Our View of the Market Q1 2024

Joe Indiviglia • Mar 01, 2024

The question at hand is...what happens next?

Honestly, we don’t think that’s a question anyone can answer right now. We, however, have multiple strategies to deploy depending on what transpires across the larger economy. For that reason, we remain extremely bullish on our prospects to identify opportunities in 2024 and beyond.


Looking at the big picture of the real estate market and macroeconomy, we believe the following:

  1. Our decisions up to this point have put us in a unique position to take advantage of the uncertainty and disruption in the marketplace. These decisions include acquiring real estate with a long-term perspective, specifically placing long-term moderate leverage fixed rate debt.

  2. We acknowledge that we cannot control outcomes. Instead, we focus on controlling the assets, financial structures, markets, and people we work with. As all participants realized in the 2022-2023 tightening cycle, we can’t fight the FED-driven interest rate cycle. What we can do is aim to create value by selecting quality assets in markets with strong fundamentals. By doing so we position ourselves to execute our business plan to position our investments to capitalize on the next appreciation cycle effectively.

  3. As a team, we've discovered that within every economic cycle, winners emerge. It's our task to identify where and how to find them. In fact, given Corban and Mario’s depth of experience ranging from distressed to performing assets, Georgetown Partners is well positioned to identify opportunities for our investors in any market condition.


For most of 2023, the investment community anticipated further “challenges” for the real estate industry. These “challenges” are largely the result of an expectation that interest rates will stay “higher for longer.” In our opinion, interest rates and, by extension, FED policy have become the single most important element of the investment market. Therefore, explicit changes to FED policy contribute greatly to market sentiment and investment outlooks.


We believe that capital flows are the foundational layer of the investment market. This “flow of energy” determines which assets appreciate and which stagnate or fall out of favor. Liquidity and the velocity of money drive investable assets. We saw unprecedented capital appreciation across asset classes (real estate, equities, and crypto) as the effect of the FED’s various interventions aimed at supporting the economy largely via interest rate cuts and Quantitative Easing.


The “too good to be true” growth expectations as COVID fears subsided quickly shriveled away once cost inflation forced the FED to aggressively raise interest rates (in relative terms) in an abbreviated time frame. The FED made a strong pivot by March 2022 as it increased the Federal Funds Rate to 50 bps from 25 bps, marking the first rate increase since 2018 while simultaneously reducing its Quantitative Easing (a program designed to enhance market liquidity and support values by directly acquiring assets) by April 2022.

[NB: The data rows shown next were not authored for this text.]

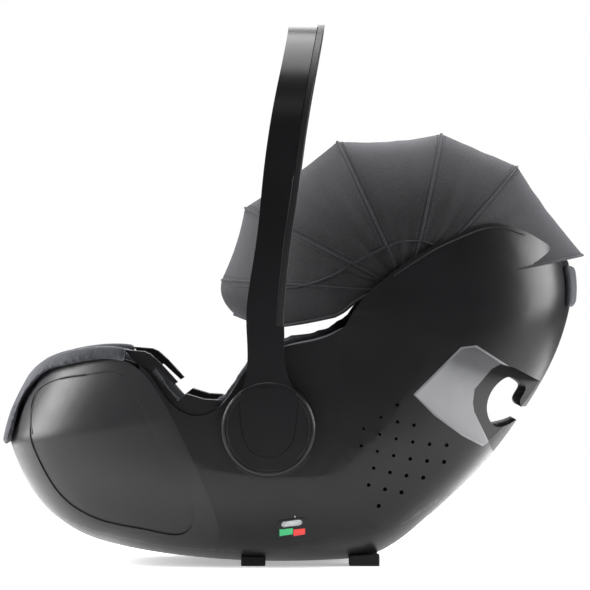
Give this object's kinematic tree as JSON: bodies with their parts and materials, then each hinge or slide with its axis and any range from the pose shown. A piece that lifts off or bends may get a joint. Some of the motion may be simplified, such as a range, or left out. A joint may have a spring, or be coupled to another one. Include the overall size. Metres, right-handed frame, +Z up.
{
  "type": "infant car seat",
  "caption": "Rear-facing infant carrier seat with a turning carry handle, folding canopy, sliding headrest, harness and belt guides.",
  "frame": {"origin": "on the ground, under the middle of the bounding box", "axes": "+Z up, +X along the seat from the foot end to the head end, +Y across"},
  "size_m": [0.6706, 0.445, 0.622],
  "materials": {
    "shell_black": "satin, near black",
    "shell_grey": "satin dark grey",
    "inner_plastic": "fine grain",
    "pocket_grey": "satin mid grey",
    "canopy_fabric": "fine woven",
    "cover_fabric": "knitted, padded",
    "foam": "expanded bead foam",
    "webbing": "woven webbing",
    "rubber": "matte",
    "handle_plastic": "satin black",
    "button_red": "gloss",
    "window_clear": "clear",
    "scale_print": "green and red print",
    "bead_grey": "gloss",
    "steel": "brushed"
  },
  "bodies": {
    "shell": {"front_fairing": "shell_grey", "rear_fairing": "shell_black", "lower_shell": "shell_black", "side_pod_left": "shell_black", "side_pod_right": "shell_black", "belt_pocket_left": "pocket_grey", "belt_pocket_right": "pocket_grey", "rear_belt_channel": "inner_plastic", "seat_bucket": "inner_plastic", "foam_liner": "foam", "seat_pad": "cover_fabric", "cover_edge": "cover_fabric", "front_cover_lip": "cover_fabric", "rear_cover_tab": "cover_fabric", "lap_belt_guides": "shell_black", "rubber_feet": "rubber", "level_frames": "inner_plastic", "level_windows": "window_clear", "level_scales": "scale_print", "adjuster_housing": "inner_plastic", "buckle_housing": "inner_plastic", "buckle_tongues": "inner_plastic", "crotch_strap": "webbing", "crotch_pad": "cover_fabric", "shoulder_strap_left": "webbing", "shoulder_strap_right": "webbing", "shoulder_pad_left": "cover_fabric", "shoulder_pad_right": "cover_fabric", "lap_strap_left": "webbing", "lap_strap_right": "webbing", "canopy_pins": "steel", "hub_axles": "steel", "hub_stops": "inner_plastic"},
    "handle": {"handle_bow": "handle_plastic", "handle_rear_trim": "handle_plastic", "handle_grip": "rubber"},
    "handle_button_left": {"handle_button_left": "handle_plastic"},
    "handle_button_right": {"handle_button_right": "handle_plastic"},
    "headrest": {"headrest_shell": "inner_plastic", "headrest_pad": "cover_fabric", "headrest_pull": "inner_plastic"},
    "hoop_rear": {"hoop_rear": "inner_plastic", "canopy_panel_rear": "canopy_fabric"},
    "hoop_fourth": {"hoop_fourth": "inner_plastic", "canopy_panel_fourth": "canopy_fabric"},
    "hoop_third": {"hoop_third": "inner_plastic", "canopy_panel_third": "canopy_fabric"},
    "hoop_second": {"hoop_second": "inner_plastic", "canopy_panel_second": "canopy_fabric"},
    "hoop_front": {"hoop_front": "inner_plastic", "canopy_panel_front": "canopy_fabric", "canopy_hem": "canopy_fabric"},
    "buckle_button": {"buckle_button": "button_red"},
    "adjuster_button": {"adjuster_button": "inner_plastic"},
    "level_bead_left": {"level_bead_left": "bead_grey"},
    "level_bead_right": {"level_bead_right": "bead_grey"}
  },
  "joints": [
    {"name": "handle_turn", "type": "hinge", "parent": "shell", "child": "handle", "pos_m": [-0.03, 0, 0.16], "axis": [0, 1, 0], "range_deg": [0, 95]},
    {"name": "handle_button_left_press", "type": "slide", "parent": "handle", "child": "handle_button_left", "axis": [0, 1, 0], "range_m": [0, 0.0025], "stiffness_N_per_m": 800, "springref_m": -0.0005},
    {"name": "handle_button_right_press", "type": "slide", "parent": "handle", "child": "handle_button_right", "axis": [0, -1, 0], "range_m": [0, 0.0025], "stiffness_N_per_m": 800, "springref_m": -0.0005},
    {"name": "headrest_slide", "type": "slide", "parent": "shell", "child": "headrest", "axis": [0.542, 0, 0.8404], "range_m": [0, 0.08], "deforming": ["shoulder_strap_left", "shoulder_strap_right", "shoulder_pad_left", "shoulder_pad_right"]},
    {"name": "canopy_fold", "type": "hinge", "parent": "shell", "child": "hoop_rear", "pos_m": [0.128, 0, 0.3136], "axis": [0, 1, 0], "range_deg": [0, 26], "deforming": ["canopy_panel_rear", "canopy_panel_fourth", "canopy_panel_third", "canopy_panel_second", "canopy_panel_front"]},
    {"name": "hoop_fourth_fold", "type": "hinge", "parent": "hoop_rear", "child": "hoop_fourth", "pos_m": [0.128, 0, 0.3136], "axis": [0, 1, 0], "range_deg": [0, 20.5], "deforming": ["canopy_panel_rear", "canopy_panel_fourth", "canopy_panel_third", "canopy_panel_second", "canopy_panel_front"]},
    {"name": "hoop_third_fold", "type": "hinge", "parent": "hoop_fourth", "child": "hoop_third", "pos_m": [0.128, 0, 0.3136], "axis": [0, 1, 0], "range_deg": [0, 28.6], "deforming": ["canopy_panel_rear", "canopy_panel_fourth", "canopy_panel_third", "canopy_panel_second", "canopy_panel_front"]},
    {"name": "hoop_second_fold", "type": "hinge", "parent": "hoop_third", "child": "hoop_second", "pos_m": [0.128, 0, 0.3136], "axis": [0, 1, 0], "range_deg": [0, 29.4], "deforming": ["canopy_panel_rear", "canopy_panel_fourth", "canopy_panel_third", "canopy_panel_second", "canopy_panel_front"]},
    {"name": "hoop_front_fold", "type": "hinge", "parent": "hoop_second", "child": "hoop_front", "pos_m": [0.128, 0, 0.3136], "axis": [0, 1, 0], "range_deg": [0, 15.8], "deforming": ["canopy_panel_rear", "canopy_panel_fourth", "canopy_panel_third", "canopy_panel_second", "canopy_panel_front"]},
    {"name": "buckle_press", "type": "slide", "parent": "shell", "child": "buckle_button", "axis": [0.788, 0, -0.6157], "range_m": [0, 0.003], "stiffness_N_per_m": 900, "springref_m": -0.0005},
    {"name": "adjuster_press", "type": "slide", "parent": "shell", "child": "adjuster_button", "axis": [-0.7006, 0, -0.7136], "range_m": [0, 0.003], "stiffness_N_per_m": 900, "springref_m": -0.0005},
    {"name": "level_left_swing", "type": "hinge", "parent": "shell", "child": "level_bead_left", "pos_m": [-0.0036, 0, 0.1115], "axis": [0, 1, 0], "range_deg": [-4, 4]},
    {"name": "level_right_swing", "type": "hinge", "parent": "shell", "child": "level_bead_right", "pos_m": [-0.0036, 0, 0.1115], "axis": [0, 1, 0], "range_deg": [-4, 4]}
  ],
  "couplings": [
    {"joint": "hoop_fourth_fold", "follows": "canopy_fold", "ratio": 0.788},
    {"joint": "hoop_third_fold", "follows": "canopy_fold", "ratio": 1.0995},
    {"joint": "hoop_second_fold", "follows": "canopy_fold", "ratio": 1.1303},
    {"joint": "hoop_front_fold", "follows": "canopy_fold", "ratio": 0.6072}
  ]
}
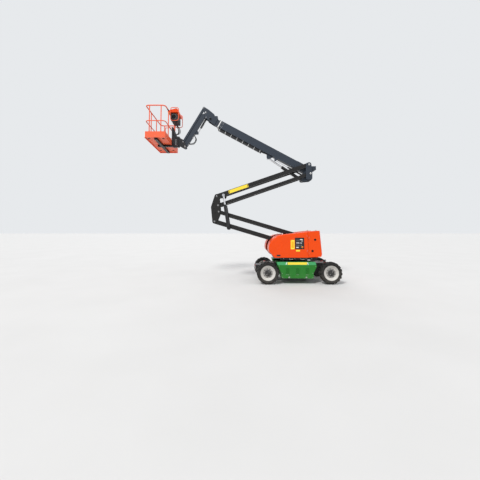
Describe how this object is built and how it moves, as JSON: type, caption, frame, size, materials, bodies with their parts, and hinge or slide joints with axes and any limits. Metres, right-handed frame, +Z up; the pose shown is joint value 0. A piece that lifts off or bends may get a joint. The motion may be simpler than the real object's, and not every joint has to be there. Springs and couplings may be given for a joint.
{
  "type": "articulating boom lift",
  "caption": "Self-propelled articulating boom lift: folding riser, telescopic main boom and hanging jib carry a railed work basket from a slewing turret.",
  "frame": {"origin": "on the ground under the slewing axis", "axes": "+X towards the steered axle and counterweight, +Y to the machine's left, +Z up"},
  "size_m": [6.3454, 1.832, 6.1001],
  "materials": {
    "boom_grey": "satin charcoal paint",
    "hood_orange": "gloss orange paint",
    "weight_orange": "gloss orange paint",
    "basket_red": "satin orange-red",
    "chassis_green": "satin green",
    "frame_dark": "satin black paint",
    "rim_white": "satin off-white",
    "tyre": "matte rubber",
    "ram_black": "satin black paint",
    "chrome_rod": "polished",
    "pin_steel": "turned",
    "black_plastic": "matte",
    "battery_case": "matte"
  },
  "bodies": {
    "chassis": {"chassis_frame": "frame_dark", "slew_ring": "frame_dark", "side_cover_left": "chassis_green", "side_cover_right": "chassis_green", "drive_axle": "frame_dark", "steer_axle": "frame_dark", "steering_cylinder": "frame_dark"},
    "rear_left_wheel": {"tyre_rear_left": "tyre", "wheel_rear_left": "rim_white"},
    "rear_right_wheel": {"tyre_rear_right": "tyre", "wheel_rear_right": "rim_white"},
    "steer_knuckle_left": {"knuckle_left": "frame_dark"},
    "steer_knuckle_right": {"knuckle_right": "frame_dark"},
    "tie_rod": {"tie_rod": "frame_dark"},
    "front_left_wheel": {"tyre_front_left": "tyre", "wheel_front_left": "rim_white"},
    "front_right_wheel": {"tyre_front_right": "tyre", "wheel_front_right": "rim_white"},
    "turret": {"turret_deck": "frame_dark", "turret_frame": "frame_dark", "turret_pins": "pin_steel", "counterweight": "weight_orange", "batteries": "battery_case", "ground_controls": "black_plastic"},
    "hood_left": {"hood_left": "hood_orange"},
    "hood_right": {"hood_right": "hood_orange"},
    "lower_arm": {"lower_arm": "boom_grey"},
    "lower_link": {"lower_link": "boom_grey"},
    "mid_link": {"mid_link": "boom_grey"},
    "upper_arm": {"upper_arm": "boom_grey"},
    "upper_link": {"upper_link": "boom_grey"},
    "top_knuckle": {"top_knuckle": "boom_grey"},
    "riser_ram_barrels": {"riser_ram_barrel": "ram_black"},
    "riser_ram_rods": {"riser_ram_rod": "chrome_rod"},
    "main_boom": {"main_boom": "boom_grey", "hose_tray": "black_plastic"},
    "lift_ram_barrel": {"lift_ram_barrel": "ram_black"},
    "lift_ram_rod": {"lift_ram_rod": "chrome_rod"},
    "level_ram_barrel": {"level_ram_barrel": "ram_black"},
    "level_ram_rod": {"level_ram_rod": "chrome_rod"},
    "fly_boom": {"fly_tube": "boom_grey", "fly_fork": "boom_grey"},
    "nose_bracket": {"nose_bracket": "boom_grey"},
    "jib_boom": {"jib_boom": "boom_grey"},
    "jib_link": {"jib_link": "boom_grey"},
    "jib_end_bracket": {"jib_end_bracket": "frame_dark"},
    "jib_ram_barrel": {"jib_ram_barrel": "ram_black"},
    "jib_ram_rod": {"jib_ram_rod": "chrome_rod"},
    "platform": {"basket_floor": "frame_dark", "toe_boards": "basket_red", "basket_rails": "basket_red", "console": "black_plastic", "basket_mount": "frame_dark"},
    "gate": {"basket_gate": "basket_red"}
  },
  "joints": [
    {"name": "rear_left_wheel_turn", "type": "hinge", "parent": "chassis", "child": "rear_left_wheel", "pos_m": [-1, 0.78, 0.352], "axis": [0, 1, 0], "continuous": true},
    {"name": "rear_right_wheel_turn", "type": "hinge", "parent": "chassis", "child": "rear_right_wheel", "pos_m": [-1, -0.78, 0.352], "axis": [0, 1, 0], "continuous": true},
    {"name": "steer", "type": "hinge", "parent": "chassis", "child": "steer_knuckle_left", "pos_m": [1, 0.6, 0.352], "axis": [0, 0, 1], "range_deg": [-35, 35]},
    {"name": "steer_right", "type": "hinge", "parent": "chassis", "child": "steer_knuckle_right", "pos_m": [1, -0.6, 0.352], "axis": [0, 0, 1], "range_deg": [-35.1, 35.1]},
    {"name": "tie_rod_slide", "type": "slide", "parent": "chassis", "child": "tie_rod", "axis": [0, 1, 0], "range_m": [-0.1058, 0.1058]},
    {"name": "front_left_wheel_turn", "type": "hinge", "parent": "steer_knuckle_left", "child": "front_left_wheel", "pos_m": [1, 0.78, 0.352], "axis": [0, 1, 0], "continuous": true},
    {"name": "front_right_wheel_turn", "type": "hinge", "parent": "steer_knuckle_right", "child": "front_right_wheel", "pos_m": [1, -0.78, 0.352], "axis": [0, 1, 0], "continuous": true},
    {"name": "slew", "type": "hinge", "parent": "chassis", "child": "turret", "pos_m": [0, 0, 0.742], "axis": [0, 0, 1], "range_deg": [-177.5, 177.5]},
    {"name": "hood_left_open", "type": "hinge", "parent": "turret", "child": "hood_left", "pos_m": [0.289, 0.841, 1], "axis": [0, 0, -1], "range_deg": [0, 100]},
    {"name": "hood_right_open", "type": "hinge", "parent": "turret", "child": "hood_right", "pos_m": [0.289, -0.841, 1], "axis": [0, 0, 1], "range_deg": [0, 100]},
    {"name": "riser_lift", "type": "hinge", "parent": "turret", "child": "lower_arm", "pos_m": [0.158, 0, 1.135], "axis": [0, 1, 0], "range_deg": [-16.5, 50.3]},
    {"name": "lower_link_turn", "type": "hinge", "parent": "turret", "child": "lower_link", "pos_m": [0.3, 0, 1.47], "axis": [0, 1, 0], "range_deg": [-16.63, 50.43]},
    {"name": "mid_link_level", "type": "hinge", "parent": "lower_arm", "child": "mid_link", "pos_m": [-2.76, 0, 2.01], "axis": [0, 1, 0], "range_deg": [-50.43, 16.63]},
    {"name": "upper_arm_lift", "type": "hinge", "parent": "mid_link", "child": "upper_arm", "pos_m": [-2.687, 0, 2.878], "axis": [0, 1, 0], "range_deg": [-50.43, 16.63]},
    {"name": "upper_link_turn", "type": "hinge", "parent": "mid_link", "child": "upper_link", "pos_m": [-2.64, 0, 2.563], "axis": [0, 1, 0], "range_deg": [-50.43, 16.63]},
    {"name": "top_knuckle_level", "type": "hinge", "parent": "upper_arm", "child": "top_knuckle", "pos_m": [0.513, 0, 3.987], "axis": [0, 1, 0], "range_deg": [-16.63, 50.43]},
    {"name": "riser_ram_turn", "type": "hinge", "parent": "lower_arm", "child": "riser_ram_barrels", "pos_m": [-2.27675, 0, 1.78679], "axis": [0, 1, 0], "range_deg": [-38.57, 12.72]},
    {"name": "riser_ram_extend", "type": "slide", "parent": "riser_ram_barrels", "child": "riser_ram_rods", "axis": [-0.1547, 0, 0.988], "range_m": [-0.1623, 0.4919]},
    {"name": "boom_lift", "type": "hinge", "parent": "top_knuckle", "child": "main_boom", "pos_m": [0.49, 0, 3.79], "axis": [0, 1, 0], "range_deg": [-27, 38.5]},
    {"name": "lift_ram_turn", "type": "hinge", "parent": "top_knuckle", "child": "lift_ram_barrel", "pos_m": [0.3, 0, 3.47], "axis": [0, 1, 0], "range_deg": [-26.18, 37.27]},
    {"name": "lift_ram_extend", "type": "slide", "parent": "lift_ram_barrel", "child": "lift_ram_rod", "axis": [-0.8342, 0, 0.5514], "range_m": [-0.1662, 0.2366]},
    {"name": "level_ram_turn", "type": "hinge", "parent": "top_knuckle", "child": "level_ram_barrel", "pos_m": [0.345, 0, 3.6], "axis": [0, 1, 0], "range_deg": [-27.32, 38.89]},
    {"name": "level_ram_extend", "type": "slide", "parent": "level_ram_barrel", "child": "level_ram_rod", "axis": [-0.8698, 0, 0.4933], "range_m": [-0.1078, 0.1534]},
    {"name": "telescope", "type": "slide", "parent": "main_boom", "child": "fly_boom", "axis": [-0.8788, 0, 0.4772], "range_m": [0, 1.1]},
    {"name": "nose_level", "type": "hinge", "parent": "fly_boom", "child": "nose_bracket", "pos_m": [-2.93563, 0, 5.64996], "axis": [0, 1, 0], "range_deg": [-38.63, 27.13]},
    {"name": "jib_lift", "type": "hinge", "parent": "nose_bracket", "child": "jib_boom", "pos_m": [-3.10463, 0, 5.88797], "axis": [0, 1, 0], "range_deg": [0, 108]},
    {"name": "jib_link_turn", "type": "hinge", "parent": "nose_bracket", "child": "jib_link", "pos_m": [-3.1758, 0, 6.06413], "axis": [0, 1, 0], "range_deg": [-0.22, 108.22]},
    {"name": "jib_end_level", "type": "hinge", "parent": "jib_boom", "child": "jib_end_bracket", "pos_m": [-3.83041, 0, 4.65583], "axis": [0, 1, 0], "range_deg": [-108.22, 0.22]},
    {"name": "jib_ram_turn", "type": "hinge", "parent": "nose_bracket", "child": "jib_ram_barrel", "pos_m": [-3.09129, 0, 5.71849], "axis": [0, 1, 0], "range_deg": [-0.23, 112.61]},
    {"name": "jib_ram_extend", "type": "slide", "parent": "jib_ram_barrel", "child": "jib_ram_rod", "axis": [-0.463, 0, -0.8864], "range_m": [-0.0006, 0.273]},
    {"name": "platform_turn", "type": "hinge", "parent": "jib_end_bracket", "child": "platform", "pos_m": [-4.09041, 0, 4.98984], "axis": [0, 0, 1], "range_deg": [-90, 90]},
    {"name": "gate_open", "type": "hinge", "parent": "platform", "child": "gate", "pos_m": [-4.79226, 0.896, 5.3], "axis": [0, 0, -1], "range_deg": [0, 95]}
  ],
  "couplings": [
    {"joint": "steer_right", "follows": "steer", "ratio": 1},
    {"joint": "tie_rod_slide", "follows": "steer", "m_per_rad": -0.17},
    {"joint": "lower_link_turn", "follows": "riser_lift", "ratio": 1},
    {"joint": "mid_link_level", "follows": "riser_lift", "ratio": -1},
    {"joint": "upper_arm_lift", "follows": "riser_lift", "ratio": -1},
    {"joint": "upper_link_turn", "follows": "riser_lift", "ratio": -1},
    {"joint": "top_knuckle_level", "follows": "riser_lift", "ratio": 1},
    {"joint": "riser_ram_turn", "follows": "riser_lift", "ratio": -0.7647},
    {"joint": "riser_ram_extend", "follows": "riser_lift", "m_per_rad": 0.5587},
    {"joint": "lift_ram_turn", "follows": "boom_lift", "ratio": 0.9648},
    {"joint": "lift_ram_extend", "follows": "boom_lift", "m_per_rad": 0.3508},
    {"joint": "level_ram_turn", "follows": "boom_lift", "ratio": 1.0068},
    {"joint": "level_ram_extend", "follows": "boom_lift", "m_per_rad": 0.2274},
    {"joint": "nose_level", "follows": "boom_lift", "ratio": -1},
    {"joint": "jib_link_turn", "follows": "jib_lift", "ratio": 1},
    {"joint": "jib_end_level", "follows": "jib_lift", "ratio": -1},
    {"joint": "jib_ram_turn", "follows": "jib_lift", "ratio": 1.0406},
    {"joint": "jib_ram_extend", "follows": "jib_lift", "m_per_rad": 0.1445}
  ]
}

Fast forward to July 2023 and the FED elected to increase the Federal Funds Rate to 5.50%. Now, in January 2024, the FED has seemingly pivoted once more. Although they have not explicitly restarted Quantitative Easing, they have ceased their Quantitative Tightening efforts and started to posture toward decreasing interest rates once more. We could argue that this is inevitable for many reasons but, most importantly, this signifies a shifting point in investor sentiment.


If the FED does, indeed, cut rates in 2024, we will take the approach of investing in traditional value-add and ground-up multifamily, as debt will be accretive to pricing. We still believe in the housing crisis issues that most Americans are facing. There is a record amount of capital sitting on the sidelines waiting for a market recovery.


Alternatively, if the economy comes in for a harder landing than originally thought, we are still in an advantageous position as we will seek to capitalize on our ability to identify and execute on distressed opportunities. If the FED does not cut rates, there is $2.6 trillion in total CRE debt maturing through 2028. In 2024 alone, $49 billion in multifamily debt maturity will need to be refinanced or worked out. This wave of maturities in 2024 through 2028 will create an opportunity for special situation investment. We are actively tracking debt maturities in certain markets to see where we can capitalize on these troubled assets.